DATA EXTRACT:
==============================

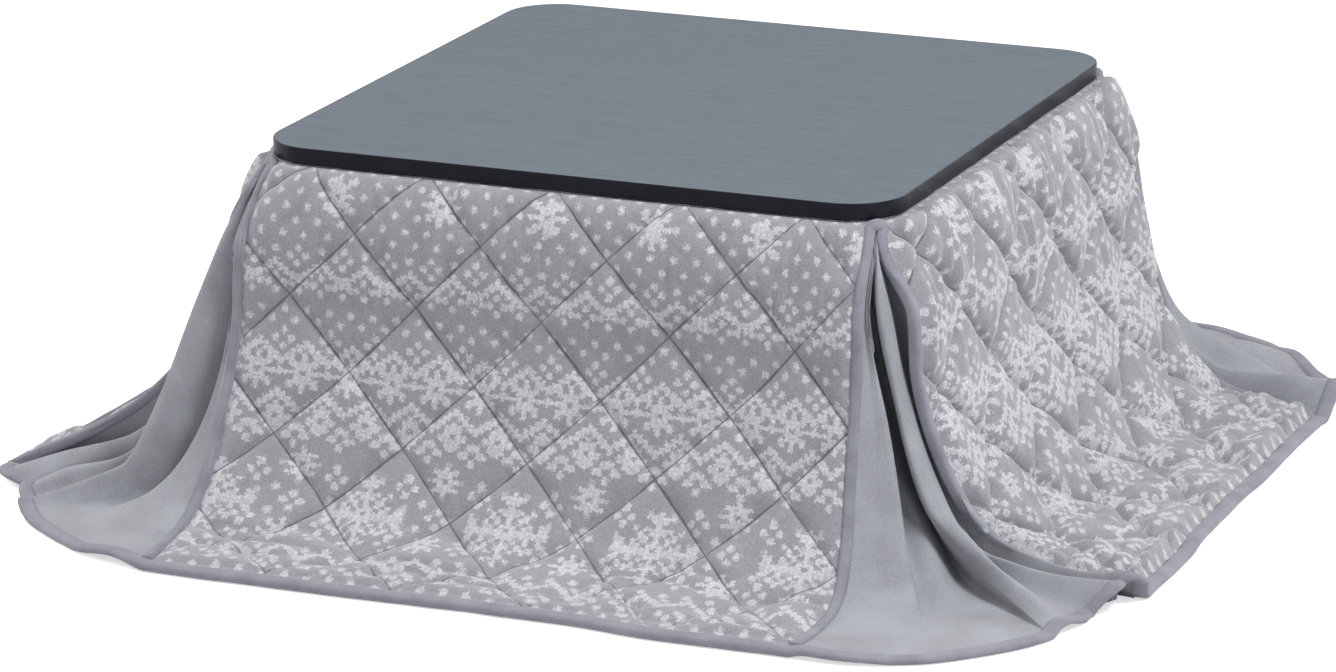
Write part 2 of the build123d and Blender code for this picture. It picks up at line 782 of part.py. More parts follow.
with BuildPart() as heater_inlet_pins:
    with BuildSketch(Plane(origin=(pin_start, 0, inlet_z), x_dir=(0, 1, 0), z_dir=(1, 0, 0))):
        with GridLocations(inlet_pin_pitch, 0, 3, 1):
            Circle(inlet_pin_radius)
    extrude(amount=pin_end - pin_start)
save(heater_inlet_pins, "heater_inlet_pins")
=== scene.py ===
import json
import math

import bpy
import numpy as np
from mathutils import Matrix


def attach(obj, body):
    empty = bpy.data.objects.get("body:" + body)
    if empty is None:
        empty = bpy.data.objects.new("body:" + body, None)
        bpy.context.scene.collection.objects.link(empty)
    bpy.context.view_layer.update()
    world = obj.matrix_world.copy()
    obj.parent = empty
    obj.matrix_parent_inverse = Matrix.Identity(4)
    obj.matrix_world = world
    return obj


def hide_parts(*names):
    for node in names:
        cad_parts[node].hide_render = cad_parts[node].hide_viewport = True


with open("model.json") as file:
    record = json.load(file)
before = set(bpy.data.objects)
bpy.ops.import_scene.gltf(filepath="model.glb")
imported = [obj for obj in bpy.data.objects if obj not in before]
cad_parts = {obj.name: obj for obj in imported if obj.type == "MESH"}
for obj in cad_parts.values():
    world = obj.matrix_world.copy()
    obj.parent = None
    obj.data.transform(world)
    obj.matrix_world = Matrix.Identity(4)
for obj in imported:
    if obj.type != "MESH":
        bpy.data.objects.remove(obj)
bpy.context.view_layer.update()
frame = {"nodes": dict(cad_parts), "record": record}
nodes = frame["nodes"]
sides = ("front", "right", "back", "left")
corners = ("front_right", "back_right", "back_left", "front_left")

# Lengths are millimetres until a mesh is made. Front is -Y, right is +X, up is +Z. Headings
# are degrees round the table from the front: right 90, back 180, left 270.
print("Camera and light")


def addObject(name, data):
    thing = bpy.data.objects.new(name, data)
    bpy.context.collection.objects.link(thing)
    return thing


view = {
    "place": (2321.2, -5590.9, 1903.5),
    "azimuth": 22.83,
    "elevation": 16.42,
    "roll": -0.29,
    "lens": 157.6,
    "filmWidth": 36,
    "farthest": 50,  # metres
}


def makeCamera():
    # Turned up from straight down, rolled a little, then swung round the table
    lens = bpy.data.cameras.new("camera")
    lens.lens = view["lens"]
    lens.sensor_width = view["filmWidth"]
    lens.clip_end = view["farthest"]
    camera = addObject("camera", lens)
    camera.location = [mm * 0.001 for mm in view["place"]]
    turn = math.radians(view["azimuth"])
    tilt = math.radians(90 - view["elevation"])
    roll = math.radians(view["roll"])
    camera.rotation_mode = "QUATERNION"
    swing = Matrix.Rotation(turn, 3, "Z") @ Matrix.Rotation(tilt, 3, "X")
    camera.rotation_quaternion = (swing @ Matrix.Rotation(roll, 3, "Z")).to_quaternion()
    bpy.context.scene.camera = camera


def hexColour(text):
    # Written in sRGB, handed to Blender in linear light
    parts = [int(text[i:i + 2], 16) / 255 for i in (1, 3, 5)]
    return [c / 12.92 if c <= 0.04045 else ((c + 0.055) / 1.055) ** 2.4 for c in parts] + [1]


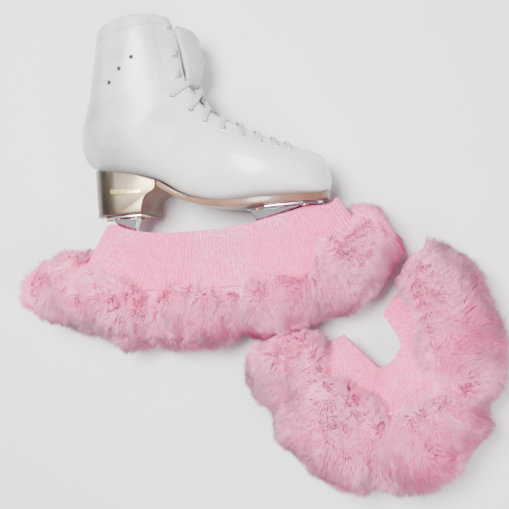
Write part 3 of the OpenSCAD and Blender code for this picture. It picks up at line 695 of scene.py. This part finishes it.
sole_leather, sole_shader = finish("sole_leather", (0.33, 0.17, 0.11), 0.35)
mottled(sole_leather, sole_shader, 40, 5, (0.15, 0.065, 0.04), (0.25, 0.12, 0.075))
relief(sole_leather, sole_shader, speckle(sole_leather, 700, 3), 0.0002, 0.3)
sole_shader.inputs["Coat Weight"].default_value = 0.3
finished_copy("sole", "outsole", 0.5, sole_leather)
INSIDE = {"heel_counter": sole_leather, "lasting_board": sole_leather,
          "collar_foam": lining_cloth, "footbed": lining_cloth}
for node, cover in INSIDE.items():
    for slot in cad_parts[node].material_slots:
        slot.material = cover


# The heel: stacked leather under a lacquered cover with a bronze sheen, darker toward its back, with one
# small raised gilt bar on its side.
heel_leather, heel_leather_shader = finish("heel_leather", (0.16, 0.085, 0.06), 0.5)
mottled(heel_leather, heel_leather_shader, 60, 5, (0.11, 0.055, 0.04), (0.22, 0.12, 0.08))
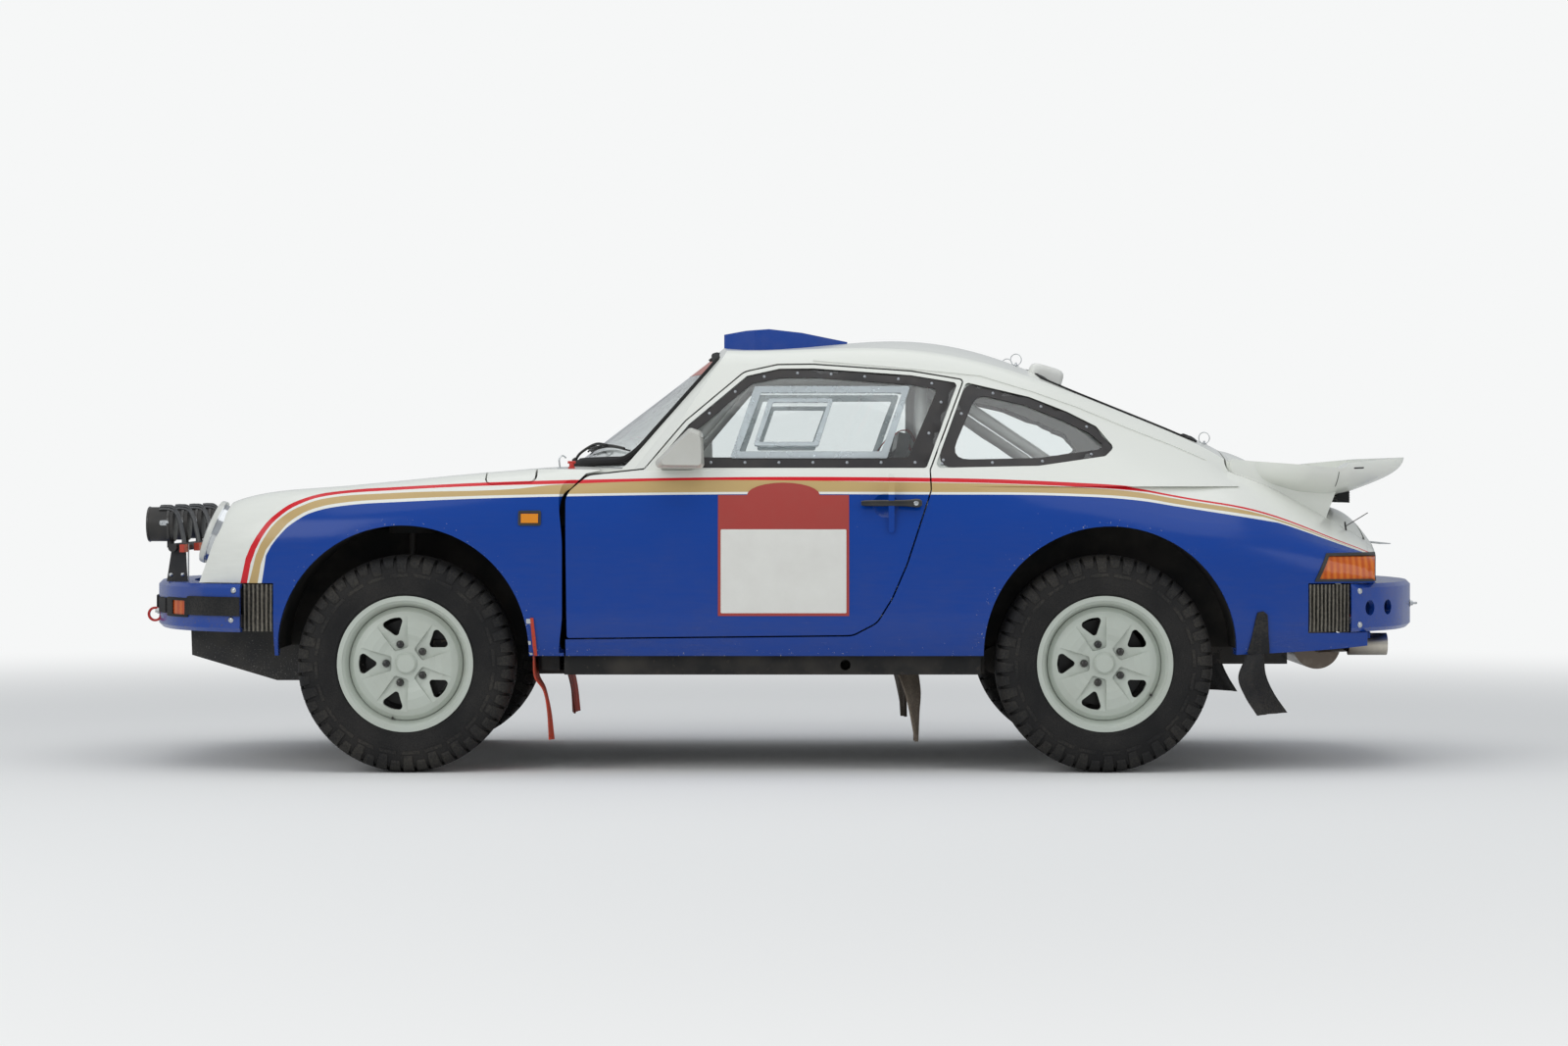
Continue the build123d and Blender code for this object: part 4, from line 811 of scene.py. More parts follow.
def plated(name, colour, rough, grain_mm):
    material, tree, shader = new_material(name, Metallic=1.0, Roughness=rough)
    grain = noise(tree, place(tree), grain_mm, 5.0)
    tint(tree, shader, maths(tree, "MULTIPLY", grain, 0.5), colour, "#6f6a62")
    tree.links.new(remap(tree, grain, 0.0, 1.0, rough * 0.7, rough * 1.5), shader.inputs["Roughness"])
    return material


zinc = plated("zinc plated steel", "#d5d9dc", 0.3, 6.0)
screw = dome(10.5, 6.0, 16)
for side in ("left", "right"):
    for end, points in [("front", [(-1788, 592), (-1797, 497)]), ("rear", [(1875, 590), (1875, 480)])]:
        skin = surface_of(f"{end}_bumper")
        verts, faces = studs(points, skin, side, 0.2, screw)
        heads = mesh_piece(f"{end}_bumper_screws_{side}", verts, faces, zinc)
        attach(heads, "body")
tow_nut = spun([(0, 14), (7, 14), (7, 7), (11, 7), (11, 0), (0, 0)], 6)
rear_pin = spun([(0, 27), (3, 26), (4, 22), (4, 12), (8, 11), (8, 4), (12, 3), (12, 0), (0, 0)], 20)
tow_pins = [moved(tow_nut, (-2100, -345, 512), (-1, 0, 0)), moved(tow_nut, (-2106, -295, 512), (-1, 0, 0))]
tow_pins += [moved(rear_pin, (2112.5, y, 536), (1, 0, 0)) for y in (-290, 290)]
fixed("tow_pins", tow_pins, zinc, "body")

# Lamp pods: four black shells on a tube, each with a clear ribbed lens and an oval fixing plate.
# Wiring leads are clipped over each shell and run down to a plug strip behind the tube.
pod_z = 804
PODS = [-450, -150, 150, 450]


def ribbed_glass(name, colour, rib_mm):
    material, tree, shader = new_material(name, Roughness=0.08, IOR=1.5, Coat_Weight=1.0, Coat_Roughness=0.03)
    ribs_and_glints = wave(tree, place(tree), rib_mm, bands_direction="Y")
    # The pale stripes along the ribs are painted highlight.
    tint(tree, shader, ribs_and_glints, colour, "#f1f3f1")
    relief(tree, shader, 0.5, 1.2, ribs_and_glints)
    return material


lamp_glass = ribbed_glass("ribbed lamp glass", "#b4bcc0", 9.0)
glossy_black = coated_metal("glossy black enamel", "#0d0e10", 0.28, "#3a3935", 6.0, 0.05, 0.4)
# The leads are black. Their grey colour and pale flecks are painted sheen.
lead_sheath_painted_grey = coated_metal("black lead sheath painted grey as sheen", "#4b4d50", 0.35, "#8a8a88", 5.0, 0.0, 0.3)
connector_red = vinyl("red moulded connector", "#c23a24", 0.4)
connector_orange = vinyl("orange moulded connector", "#d86a2a", 0.4)
lens_dome = spun([(0, 6), (20, 5.6), (36, 4.2), (46, 2), (50.5, 0), (0, 0)], 40)
bezel = spun([(51.5, -1), (57, -1), (59, 1), (59, 5), (56, 7.5), (52.5, 7), (51.5, 4), (51.5, -1)], 40)
rear_band = spun([(57, 0), (59.5, 1), (59.5, 9), (57, 10)], 40)
oval = slab(rounded(rectangle(-15, -8.5, 15, 8.5), 8, 6), 2.5)
small_screw = dome(4.2, 3.0, 12)
lamp_lenses, lamp_rims, plates, leads, red_plugs, orange_plugs = [], [], [], [], [], []
for y in PODS:
    lamp_lenses.append(moved(lens_dome, (-2106.4, y, pod_z), (-1, 0, 0)))
    lamp_rims.append(moved(bezel, (-2111, y, pod_z), (-1, 0, 0)))
    lamp_rims.append(moved(rear_band, (-2042, y, pod_z), (-1, 0, 0)))
    for side in (-1, 1):
        plates.append(moved(oval, (-2058, y + side * 56.8, pod_z + 5), (0, side, 0)))
        plates += [moved(small_screw, (-2058 + dx, y + side * 59.2, pod_z + 5), (0, side, 0))
                   for dx in (-8, 8)]
    for shift in (-34, -22, -4, 16, 30):
        top = math.sqrt(57 ** 2 - shift ** 2) + 4
        drop = 1 if shift < 0 else -1
        leads.append(tube(eased([
            (-2078, y + shift, pod_z + top), (-2058, y + shift, pod_z + top + 1),
            (-2034, y + shift, pod_z + top - 4),
            (-2018, y + shift + 3 * drop, pod_z + 20), (-2004, y + shift * 0.8, 768),
            (-2000, y + shift * 0.7, 741)]), 3.4, 8))
    for shift, plugs in ((-30, red_plugs), (0, orange_plugs), (30, red_plugs)):
        plugs.append(moved(slab(rounded(rectangle(-9, -10, 9, 10), 3), 26), (-2001, y + shift, 711)))
strip_bar = slab(rounded(rectangle(-2021, -466, -1984, 466), 4), 3)
post = tube([(-1987, 443, 613.8), (-1987, 443, 739)], 2.6, 8)
fixed("lamp_lenses", lamp_lenses, lamp_glass, "body")
fixed("lamp_rims", lamp_rims, glossy_black, "body")
fixed("lamp_plates", plates, zinc, "body")
fixed("lamp_leads", leads, lead_sheath_painted_grey, "body")
fixed("plug_strip", [moved(strip_bar, (0, 0, 738)), post, mirrored(post)], zinc, "body")
fixed("lamp_plugs_red", red_plugs, connector_red, "body")
fixed("lamp_plugs_orange", orange_plugs, connector_orange, "body")
bracket_bolts = [moved(dome(7.5, 5, 14), (x, y * 447.2, 636), (0, y, 0)) for x in (-2045, -2006)
                 for y in (1, -1)]
fixed("lamp_bracket_bolts", bracket_bolts, zinc, "body")


# Lenses: moulded acrylic, amber at the corners, with fine prisms behind the face.
# The rear lamps sit in a black moulded frame and turn red towards the middle of the car.
def lens_plastic(name, colour, prism_highlight):
    material, tree, shader = new_material(name, Roughness=0.12, IOR=1.49)
    position = place(tree)
    prisms = wave(tree, position, 11.0, Distortion=0.4)
    # The paler colour in the prisms is painted highlight.
    tint(tree, shader, maths(tree, "MULTIPLY", prisms, noise(tree, position, 70, 3.0)), colour, prism_highlight)
    relief(tree, shader, 0.3, 0.6, prisms)
    return material


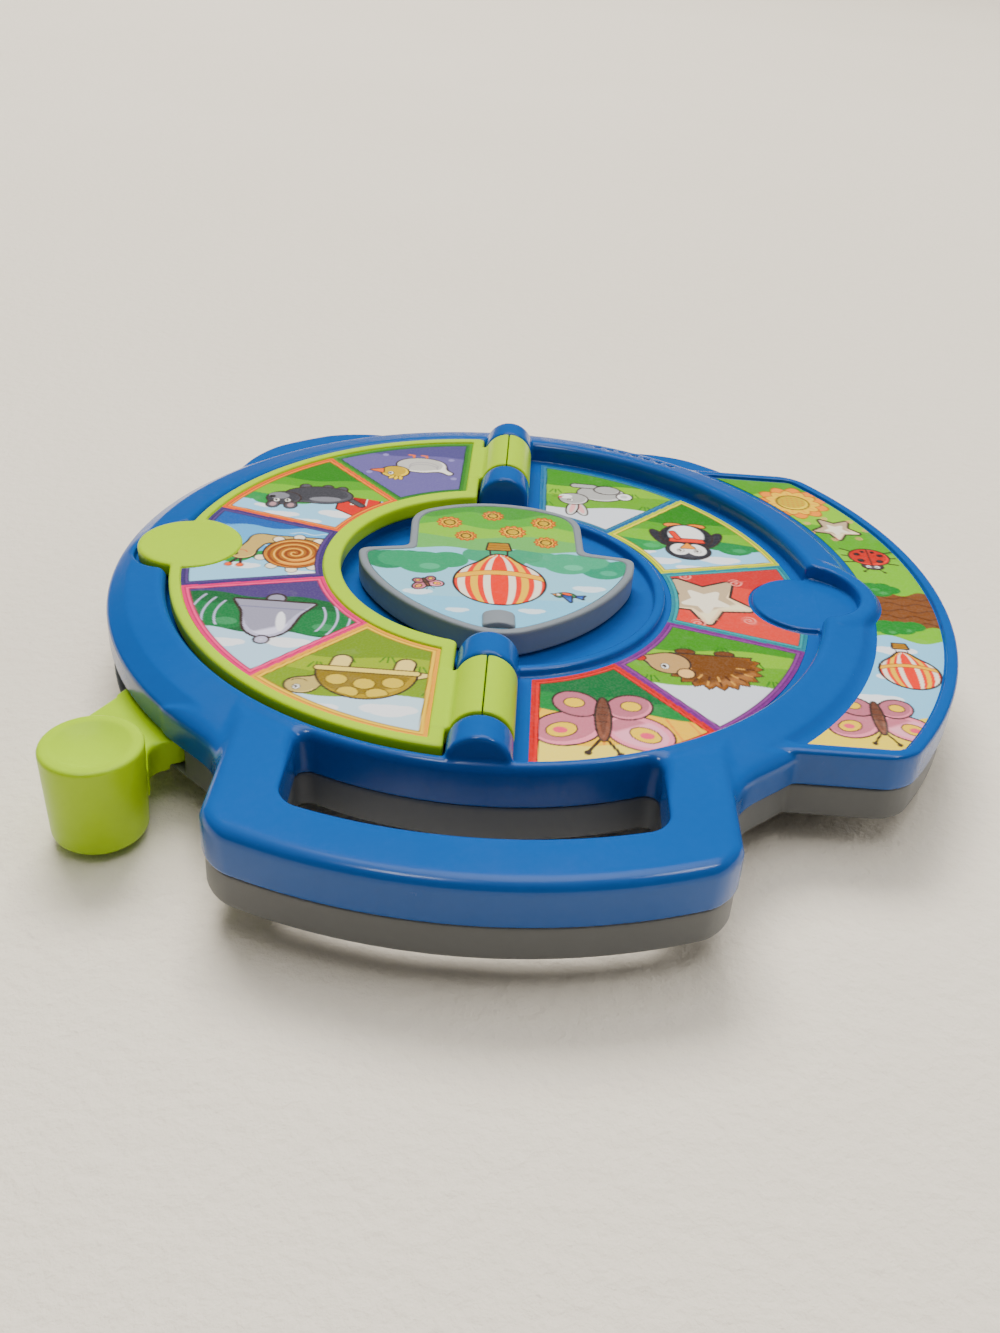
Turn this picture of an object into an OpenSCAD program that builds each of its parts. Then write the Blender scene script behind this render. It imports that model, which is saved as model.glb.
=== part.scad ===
// Animal sound spinner toy, lying flat on a table.
// Frame: +Z up, origin on the spinner axis at the table, +Y to the carry handle,
// +X to the lever, -X to the picture lobe, -Y to the two rounded feet.
// All sizes in millimetres.

/* [Housing] */
// Radius of the round body at its wall
body_r = 118.3; // [117.8:0.1:118.6]
// Height of the seam between the two shells
seam_z = 19.6; // [19.5:0.1:19.7]
// Height of the flat rim under the gray shell
rim_z = 8.9; // [8.6:0.1:9.2]
// Shell wall thickness
wall = 2.2; // [2:0.1:2.4]
// Height of the handle's top face
handle_z = 32.9; // [32.5:0.1:33]
// Radius of the handle's outer wall at the seam
handle_r = 147.9; // [147:0.1:149]
// Half width of the handle
handle_hw = 63.6; // [63:0.1:65]
// Inner radius of the handle slot
slot_ri = 104.8; // [104.6:0.1:105.2]
// Outer radius of the handle slot
slot_ro = 132.7; // [131:0.1:133.5]
// Half width of the handle slot
slot_hw = 46.5; // [45:0.1:47]
// Radius of the picture lobe's outer wall
lobe_r = 141; // [140.5:0.1:142]
// Radius of the two rounded feet at the far side
foot_r = 128.2; // [127:0.1:129]

/* [Flip page] */
// Outer radius of the half-round page
page_r = 100; // [99.5:0.1:100.2]
// Inner radius of the page
page_ri = 48.6; // [48.4:0.1:49]
// Height of the page's upper face
page_z = 34; // [33.9:0.1:34.1]
// Thickness of the page
page_t = 5.4; // [5.2:0.1:5.4]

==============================

YOUR TASK:
Write out, from the lines above, only those from the line with "Write part 3" to the line with "(0.22, 0.12, 0.08))", exactly as given, including the first and the last.

RESPONSE TO THIS TASK:
Write part 3 of the OpenSCAD and Blender code for this picture. It picks up at line 695 of scene.py. This part finishes it.
sole_leather, sole_shader = finish("sole_leather", (0.33, 0.17, 0.11), 0.35)
mottled(sole_leather, sole_shader, 40, 5, (0.15, 0.065, 0.04), (0.25, 0.12, 0.075))
relief(sole_leather, sole_shader, speckle(sole_leather, 700, 3), 0.0002, 0.3)
sole_shader.inputs["Coat Weight"].default_value = 0.3
finished_copy("sole", "outsole", 0.5, sole_leather)
INSIDE = {"heel_counter": sole_leather, "lasting_board": sole_leather,
          "collar_foam": lining_cloth, "footbed": lining_cloth}
for node, cover in INSIDE.items():
    for slot in cad_parts[node].material_slots:
        slot.material = cover


# The heel: stacked leather under a lacquered cover with a bronze sheen, darker toward its back, with one
# small raised gilt bar on its side.
heel_leather, heel_leather_shader = finish("heel_leather", (0.16, 0.085, 0.06), 0.5)
mottled(heel_leather, heel_leather_shader, 60, 5, (0.11, 0.055, 0.04), (0.22, 0.12, 0.08))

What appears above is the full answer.